七十二候とは、古代の中国で考案された季節を表す方式のひとつ。二十四節気を、さらに3つにわけた期間のことで、気象の動きや動植物の変化を知らせる言葉になっています。
こちらのシリーズでは、古来から四季と共に生きてきた先人たちの知識を学びつつ、季節それぞれの変化に心を寄せていきたいと思います。
新暦ではおよそ7月22日から7月27日頃の時期になります。桐が、梢高く実を結び始める頃合い。

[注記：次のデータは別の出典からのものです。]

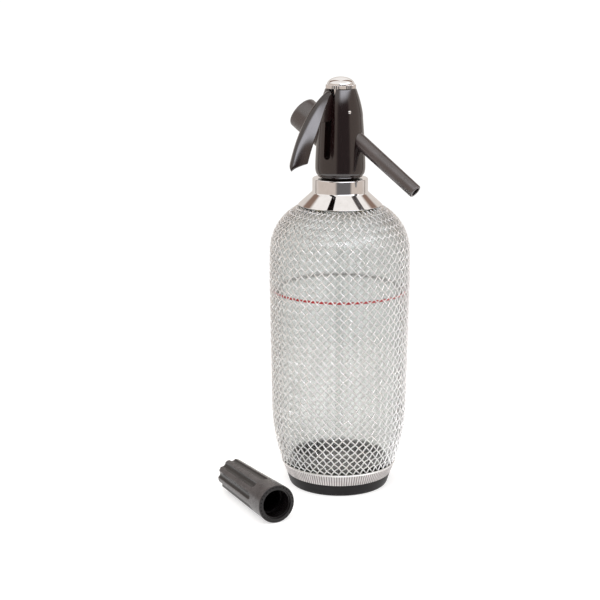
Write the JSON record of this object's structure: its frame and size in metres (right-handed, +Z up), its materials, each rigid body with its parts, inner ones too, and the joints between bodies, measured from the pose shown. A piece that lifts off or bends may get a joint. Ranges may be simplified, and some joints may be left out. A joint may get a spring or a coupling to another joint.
{
  "type": "soda siphon",
  "caption": "Glass soda siphon in a woven wire sleeve, with a lever head that unscrews, a downturned spout, a capped gas port and a loose charger holder.",
  "frame": {"origin": "centre of the base cup's underside, which stands on the table", "axes": "+Z up along the bottle, +X towards the spout, -X towards the gas port, -Y towards the lever"},
  "size_m": [0.1304, 0.1682, 0.316],
  "materials": {
    "base_black": "matte moulded",
    "band_metal": "fine ribbed, satin",
    "sleeve_wire": "bright drawn wire",
    "bottle_glass": "clear",
    "brass": "turned",
    "chrome": "polished",
    "seal_rubber": "matte",
    "tube_plastic": "milky",
    "inner_plastic": "moulded",
    "head_black": "gloss",
    "inner_steel": "turned",
    "satin_black": "satin moulded",
    "holder_black": "satin moulded"
  },
  "bodies": {
    "bottle": {"base_cup": "base_black", "hem_band": "band_metal", "hem_wire": "sleeve_wire", "glass_bottle": "bottle_glass", "mesh_sleeve": "sleeve_wire", "neck_ring": "brass", "neck_collar": "chrome", "lip_washer": "seal_rubber"},
    "head": {"riser_tube": "tube_plastic", "tube_holder": "inner_plastic", "valve_body": "brass", "head_shell": "head_black", "dome_cap": "chrome", "stem_seal": "seal_rubber", "gland_nut": "brass", "valve_spring": "inner_steel", "lever_pin": "chrome", "spout": "satin_black", "port_nipple": "inner_steel", "piercing_pin": "inner_steel", "charger_gasket": "seal_rubber", "check_valve": "seal_rubber"},
    "lever": {"lever": "head_black"},
    "valve": {"valve_stem": "inner_steel", "valve_washer": "seal_rubber"},
    "port_cap": {"port_cap": "satin_black"},
    "holder": {"charger_holder": "holder_black", "holder_thread": "holder_black"}
  },
  "joints": [
    {"name": "head_lift", "type": "slide", "parent": "bottle", "child": "head", "axis": [0, 0, 1], "range_m": [0, 0.04]},
    {"name": "lever_press", "type": "hinge", "parent": "head", "child": "lever", "pos_m": [0, -0.0086, 0.29099], "axis": [1, 0, 0], "range_deg": [0, 13], "stiffness_Nm_per_rad": 0.06, "springref_deg": -28.65},
    {"name": "valve_lift", "type": "slide", "parent": "head", "child": "valve", "axis": [0, 0, 1], "range_m": [0, 0.00195], "deforming": ["valve_spring"]},
    {"name": "port_cap_pull", "type": "slide", "parent": "head", "child": "port_cap", "axis": [-0.8192, 0, 0.5736], "range_m": [0, 0.03]},
    {"name": "holder_lift", "type": "slide", "parent": "bottle", "child": "holder", "axis": [0, 0, 1], "range_m": [0, 0.12]}
  ],
  "couplings": [
    {"joint": "lever_press", "follows": "valve_lift", "rad_per_m": 116.28}
  ]
}
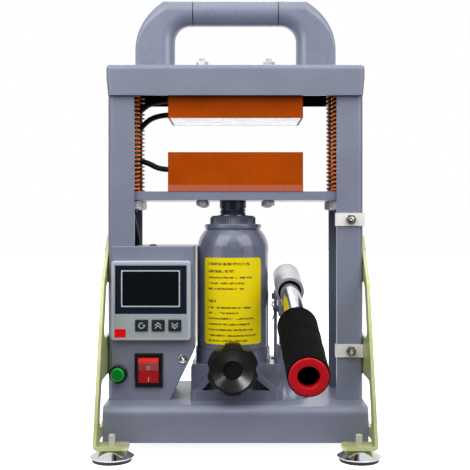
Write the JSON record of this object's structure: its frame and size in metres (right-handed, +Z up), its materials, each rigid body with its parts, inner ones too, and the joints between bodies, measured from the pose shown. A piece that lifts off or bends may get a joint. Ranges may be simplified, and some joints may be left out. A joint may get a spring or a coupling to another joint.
{
  "type": "hydraulic heat press",
  "caption": "Bench heat press: a jack lifts a heated plate on guide rods against a fixed one, in a steel frame with handle, screw feet and temperature controller.",
  "frame": {"origin": "middle of the bounding box at floor level, under the feet", "axes": "+Z up, front of the press with its controls and pump lever towards -Y, +X to the viewer's right"},
  "size_m": [0.2466, 0.3638, 0.4122],
  "materials": {
    "black_plastic": "moulded",
    "black_steel": "black oxide",
    "chrome_foot": "polished",
    "display": "dark window",
    "foam": "foam",
    "foot_rubber": "matt",
    "green_cap": "moulded",
    "grey_plastic": "light grey moulding",
    "heater_steel": "drawn",
    "insulation": "pressed mineral board",
    "jack_paint": "gloss blue-grey enamel",
    "knob_plastic": "moulded",
    "lead_sleeve": "matt sleeve",
    "lever_chrome": "polished",
    "lever_paint": "light grey enamel",
    "navy_key": "moulded",
    "orange_paint": "gloss orange enamel",
    "orange_spring": "orange lacquered spring wire",
    "painted_frame": "satin blue-grey powder coat",
    "plate_aluminium": "milled",
    "red_plastic": "moulded",
    "steel": "ground",
    "zinc_plate": "yellow passivated zinc"
  },
  "bodies": {
    "frame": {"base_channel": "painted_frame", "left_column": "painted_frame", "right_column": "painted_frame", "top_beam": "painted_frame", "handle_ends": "painted_frame", "handle_grip": "painted_frame", "side_braces": "zinc_plate", "frame_bolts": "zinc_plate", "frame_nuts": "zinc_plate", "column_clips": "zinc_plate", "guide_rods": "zinc_plate", "upper_insulation_pad": "insulation", "upper_plate_housing": "orange_paint", "upper_heating_plate": "plate_aluminium", "upper_heaters": "heater_steel", "upper_leads": "lead_sleeve", "foot_pads": "foot_rubber", "control_box": "painted_frame", "control_box_cover": "painted_frame", "box_screws": "black_steel", "controller_case": "grey_plastic", "display_window": "display", "switch_housing": "black_plastic", "button_body": "black_plastic", "power_inlet": "black_plastic", "jack_base": "jack_paint", "jack_reservoir": "jack_paint", "jack_cylinder": "steel", "jack_top_nut": "jack_paint", "filler_plug": "jack_paint", "pump_cylinder": "steel", "lever_links": "steel"},
    "carriage": {"lower_beam": "painted_frame", "lower_insulation_pad": "insulation", "lower_plate_housing": "orange_paint", "lower_heating_plate": "plate_aluminium", "lower_heaters": "heater_steel", "lower_plate_bolts": "zinc_plate", "return_springs": "orange_spring", "lower_lead": "lead_sleeve"},
    "ram": {"ram": "steel"},
    "screw_stop": {"screw_stop_ring": "black_steel"},
    "screw": {"extension_screw": "black_steel"},
    "lever": {"lever_socket": "lever_paint", "lever_tube": "lever_chrome", "lever_grip": "foam", "grip_end_ring": "red_plastic", "hairpin_cotter": "black_steel"},
    "plunger": {"pump_plunger": "steel"},
    "release": {"release_valve": "zinc_plate", "release_knob": "knob_plastic"},
    "rocker": {"power_rocker": "red_plastic"},
    "set_key": {"set_key": "navy_key"},
    "up_key": {"up_key": "navy_key"},
    "down_key": {"down_key": "navy_key"},
    "start_button": {"start_button": "green_cap"},
    "foot_lf": {"foot_left_front": "chrome_foot"},
    "foot_lr": {"foot_left_rear": "chrome_foot"},
    "foot_rf": {"foot_right_front": "chrome_foot"},
    "foot_rr": {"foot_right_rear": "chrome_foot"}
  },
  "joints": [
    {"name": "carriage_lift", "type": "slide", "parent": "frame", "child": "carriage", "axis": [0, 0, 1], "range_m": [0, 0.0313], "stiffness_N_per_m": 7500, "springref_m": -0.005, "deforming": ["return_springs"]},
    {"name": "ram_lift", "type": "slide", "parent": "frame", "child": "ram", "axis": [0, 0, 1], "range_m": [0, 0.0313]},
    {"name": "stop_ring_slide", "type": "slide", "parent": "ram", "child": "screw_stop", "axis": [0, 0, 1], "range_m": [-0.011, 0]},
    {"name": "extension_screw_turn", "type": "hinge", "parent": "screw_stop", "child": "screw", "pos_m": [-0.0025, 0.07058, 0.172], "axis": [0, 0, 1], "range_deg": [-1320.1, 0]},
    {"name": "pump_lever_swing", "type": "hinge", "parent": "frame", "child": "lever", "pos_m": [0.0485, 0.07858, 0.131], "axis": [-1, 0, 0], "range_deg": [0, 45]},
    {"name": "plunger_stroke", "type": "slide", "parent": "frame", "child": "plunger", "axis": [0, 0, 1], "range_m": [0, 0.0199]},
    {"name": "release_turn", "type": "hinge", "parent": "frame", "child": "release", "pos_m": [-0.0025, 0, 0.0717], "axis": [0, -1, 0], "range_deg": [0, 540]},
    {"name": "rocker_tip", "type": "hinge", "parent": "frame", "child": "rocker", "pos_m": [-0.0788, 0.03308, 0.0673], "axis": [-1, 0, 0], "range_deg": [0, 20]},
    {"name": "set_key_press", "type": "slide", "parent": "frame", "child": "set_key", "axis": [0, 1, 0], "range_m": [0, 0.0008], "stiffness_N_per_m": 400, "springref_m": -0.0003},
    {"name": "up_key_press", "type": "slide", "parent": "frame", "child": "up_key", "axis": [0, 1, 0], "range_m": [0, 0.0008], "stiffness_N_per_m": 400, "springref_m": -0.0003},
    {"name": "down_key_press", "type": "slide", "parent": "frame", "child": "down_key", "axis": [0, 1, 0], "range_m": [0, 0.0008], "stiffness_N_per_m": 400, "springref_m": -0.0003},
    {"name": "start_press", "type": "slide", "parent": "frame", "child": "start_button", "axis": [0, 1, 0], "range_m": [0, 0.0025], "stiffness_N_per_m": 400, "springref_m": -0.0005},
    {"name": "foot_lf_turn", "type": "hinge", "parent": "frame", "child": "foot_lf", "pos_m": [-0.1045, -0.02192, 0.0065], "axis": [0, 0, 1], "range_deg": [-180, 180]},
    {"name": "foot_lr_turn", "type": "hinge", "parent": "frame", "child": "foot_lr", "pos_m": [-0.1045, 0.16308, 0.0065], "axis": [0, 0, 1], "range_deg": [-180, 180]},
    {"name": "foot_rf_turn", "type": "hinge", "parent": "frame", "child": "foot_rf", "pos_m": [0.1045, -0.02192, 0.0065], "axis": [0, 0, 1], "range_deg": [-180, 180]},
    {"name": "foot_rr_turn", "type": "hinge", "parent": "frame", "child": "foot_rr", "pos_m": [0.1045, 0.16308, 0.0065], "axis": [0, 0, 1], "range_deg": [-180, 180]}
  ],
  "couplings": [
    {"joint": "ram_lift", "follows": "carriage_lift", "ratio": 1},
    {"joint": "extension_screw_turn", "follows": "stop_ring_slide", "rad_per_m": 2094.4},
    {"joint": "plunger_stroke", "follows": "pump_lever_swing", "m_per_rad": 0.025337}
  ]
}
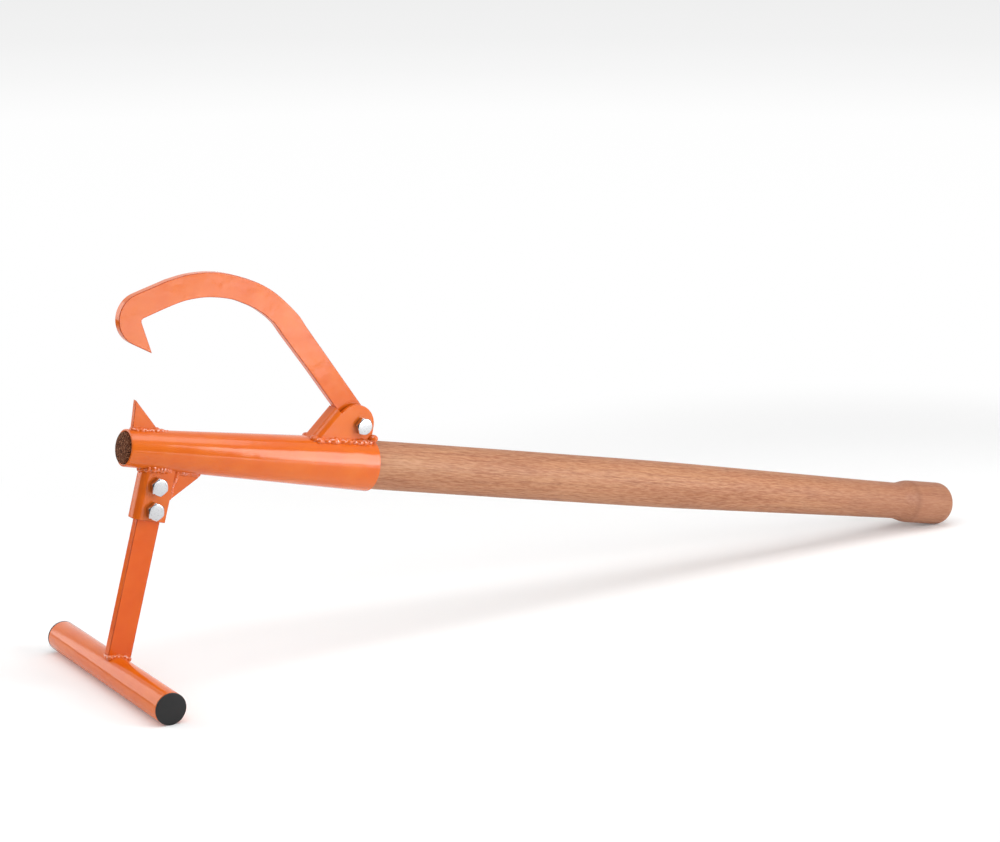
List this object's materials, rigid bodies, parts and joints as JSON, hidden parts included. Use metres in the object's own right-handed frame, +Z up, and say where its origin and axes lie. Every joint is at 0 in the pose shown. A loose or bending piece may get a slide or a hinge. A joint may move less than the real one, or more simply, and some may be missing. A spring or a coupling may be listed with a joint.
{
  "type": "log lifter",
  "caption": "Timber lever with a turned wooden handle in a tapered steel socket, a swinging log hook over an upright spike, and a T-shaped foot that holds the log clear of the ground.",
  "frame": {"origin": "on the floor plane, centred in length and width under the standing tool", "axes": "+X horizontal from the socket mouth and foot towards the knob, +Y across the tool towards the nuts, +Z up"},
  "size_m": [1.176, 0.2706, 0.4237],
  "materials": {
    "paint": "glossy orange enamel over steel and weld beads",
    "plating": "bright zinc plating on bolts, nuts and screw",
    "wood": "clear satin varnish on turned hardwood, grain along the handle, dark end grain",
    "plug": "satin black moulded plastic",
    "nut_ring": "off-white nylon locking ring"
  },
  "bodies": {
    "lifter": {"handle": "wood", "socket": "paint", "handle_screw": "plating", "spike": "paint", "spike_weld": "paint", "hook_bracket": "paint", "hook_bracket_weld": "paint", "hook_bolt": "plating", "hook_nut": "plating", "hook_nut_insert": "nut_ring", "leg_bracket": "paint", "leg_bracket_weld": "paint", "leg_gusset": "paint", "gusset_weld": "paint", "leg_bar": "paint", "leg_upper_bolt": "plating", "leg_upper_nut": "plating", "leg_upper_nut_insert": "nut_ring", "leg_lower_bolt": "plating", "leg_lower_nut": "plating", "leg_lower_nut_insert": "nut_ring", "leg_foot_weld": "paint", "cross_tube": "paint", "end_plug_far": "plug", "end_plug_near": "plug"},
    "log_hook": {"hook": "paint"}
  },
  "joints": [
    {"name": "hook_pivot", "type": "hinge", "parent": "lifter", "child": "log_hook", "pos_m": [-0.28052, 0, 0.24173], "axis": [0, 1, 0], "range_deg": [0, 120]}
  ]
}
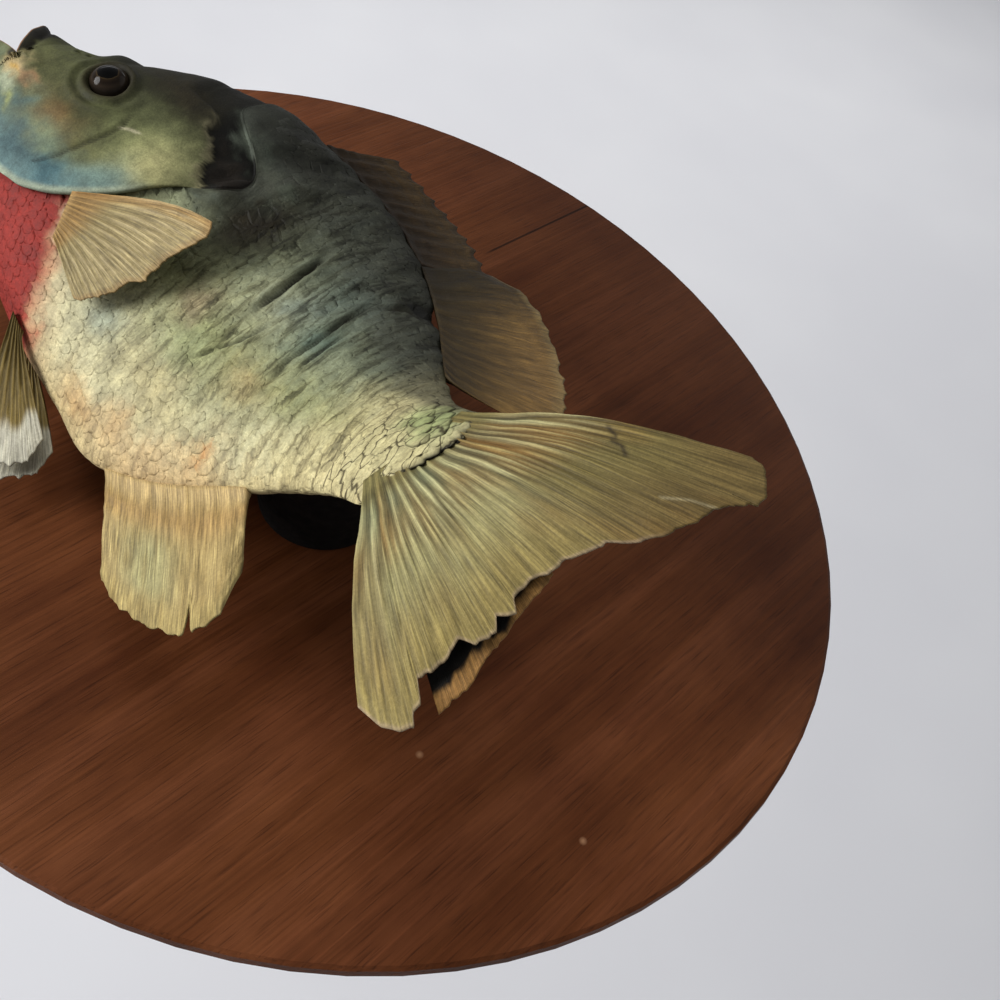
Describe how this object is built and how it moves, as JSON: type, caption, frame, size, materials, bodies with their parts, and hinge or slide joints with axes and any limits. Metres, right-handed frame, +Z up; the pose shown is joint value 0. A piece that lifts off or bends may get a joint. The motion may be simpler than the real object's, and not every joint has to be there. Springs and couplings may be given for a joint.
{
  "type": "mounted trophy fish",
  "caption": "Mounted bluegill sunfish with open mouth and a tail curved out, standing on a round block on an oval wooden wall board",
  "frame": {"origin": "centre of the board's flat back, where it meets the wall", "axes": "+X runs along the board from the fish's head end to its tail end, +Y points into the wall, +Z is up, along the board's grain"},
  "size_m": [0.253, 0.091, 0.229],
  "materials": {
    "stained_wood": "dark stained open-grained hardwood with thin satin varnish",
    "painted_wood": "turned softwood painted matt black",
    "head_skin": "dried fish skin painted olive and blue, satin",
    "dark_skin": "dried skin painted black, satin",
    "flank_skin": "dried scaled skin, painted and cracked",
    "eye_glass": "dark glass eye, polished",
    "fin": "dried rayed fin painted ochre, satin",
    "pale_fin": "dried rayed fin painted cream ochre, satin",
    "backing_card": "aged fibrous card, matt"
  },
  "bodies": {
    "root": {"board": "stained_wood", "mount_block": "painted_wood", "head": "head_skin", "lower_jaw": "head_skin", "gill_cover_left": "head_skin", "gill_cover_right": "head_skin", "ear_flap_left": "dark_skin", "ear_flap_right": "dark_skin", "eye_left": "eye_glass", "eye_right": "eye_glass", "trunk": "flank_skin", "tail_stock": "flank_skin", "dorsal_spiny": "fin", "dorsal_soft": "fin", "anal_fin": "fin", "tail_fin": "fin", "tail_fin_backing": "backing_card", "pectoral_left": "pale_fin", "pectoral_right": "pale_fin", "pelvic_left": "fin", "pelvic_right": "fin"}
  },
  "joints": []
}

桐は、古代中国では瑞鳥(鳳凰)が棲むと信じられていた高貴な木で、古くから家紋などの意匠に取り入れられてきました。その花も高いところに咲くため、あまり目にすることもありませんが、初夏に薄紫色の花を咲かせます。
さて、暑さが本格的になるこの時期に覚えて起きたい言葉のひとつに「三尺寝・さんじゃくね」があります。
これは、大工・左官など職人の昼寝のことで、三尺ほどの狭い場所で寝るからとも言われています。日の陰が三尺ほど動く間だけ寝るからともいう説もあり、簡潔に言うと、夏に仮眠をとること。夏は寝不足や暑さによる食欲不振などで体調がすぐれないことが多いので、それを回復させるため、体調を維持するために昼寝をするということなのでしょう。
確かにお昼ご飯のあとの仮眠は現代医学従事者からも提唱されていることです。